The court which decides upon appeal can:
- reject the appeal as untimely, incomplete, or not allowed;
- reject the appeal as unfounded and confirm the first instance verdict;
- overturn this verdict and send the case to a first instance court for a retrial;
- overturn the first instance verdict and dismiss the lawsuit;
- modify the first instance verdict.
5.1.2. Appeal of a decree
An appeal on the first instance court is allowed if the law does not state that an appeal is not allowed. In the stated case, the decision by the first instance court can only be refuted in the appeal on the final decision.
5.2. Irregular legal remedies
This kind of legal remedy is applied when the court decision becomes final. Irregular legal remedies can be applied only in instances prescribed by law, for protection of legal security, and on the other hand it enables the correction of mistakes in previous stages of the proceedings.
5.2.1. Review
A review can only be submitted against second instance verdicts, and under the conditions that:
- the value of the subject of the refuted section of the proceedings exceeds 200,000.00 HRK;
- the verdict was made in the proceedings about the existence of an employment contract, or the termination of employment, or determining the existence of employment.

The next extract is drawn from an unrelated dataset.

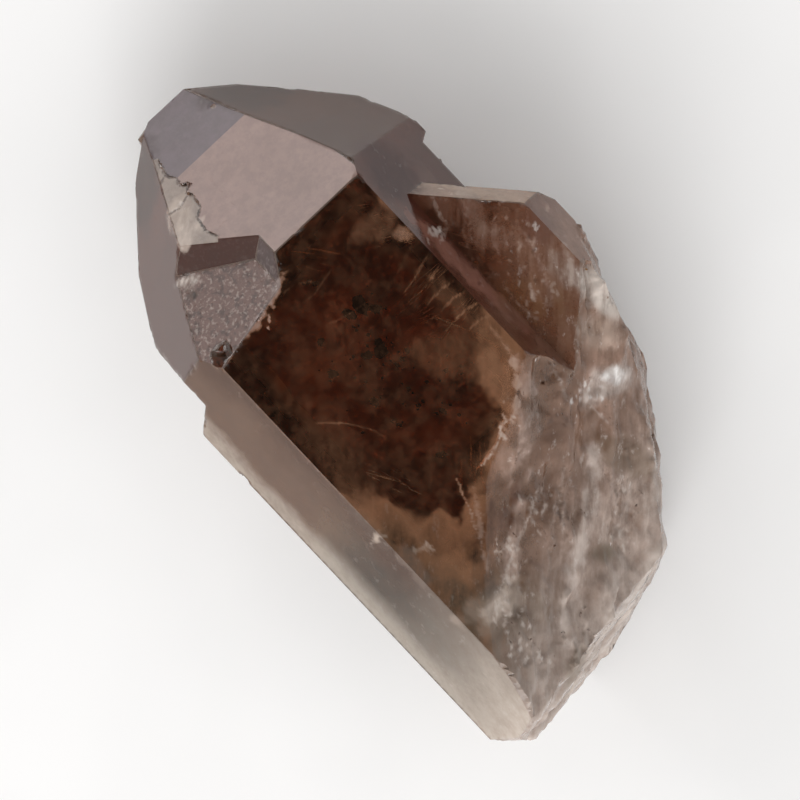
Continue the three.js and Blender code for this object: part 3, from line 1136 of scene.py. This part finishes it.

If the review cannot be submitted for the above stated reasons, the parties can submit a review against a second instance verdict if the decision in the proceedings depends on the solution of some substantive or procedural question important for ensuring the unique application of law and equality of all in its application.
The deadline for submitting the review is thirty days since the delivery of second instance decision, and the competent body for the review is the Republic of Croatia Supreme Court, presiding in the council of five judges.
5.2.2. Repeating the proceedings
The proceedings which have been made final through a court decision can be repeated on a proposition by a party for exhaustively stated reasons in the law. The deadline for submitting the proposition for repeating the proceedings is thirty days, and is calculated depending on ht reason for which the proposition for repeating was submitted. The proposition for repeating the proceedings is always submitted to the court which made the first instance decision, and it especially has to contain:
- the legal foundation for the repeating;
- circumstances which show that the proposition was made within the legal deadline;
- evidence to support the proposer’s allegations.
6. Conclusion
Civil proceedings in Croatia are strictly formal. The greatest flaw of the civil proceeding is that the procedures last very long. The courts are swamped with a number of items, and the parties use the legally enabled process methods in order to further slow down the proceedings, if they estimate that their chances for success in the trial are low.
Numerous changes and additions to LPP have somewhat reduced the rigidity and the formality of the civil proceedings, and have greatly influenced the speed of completing items, but is still remains one of the great flaws on civil proceedings in Croatia.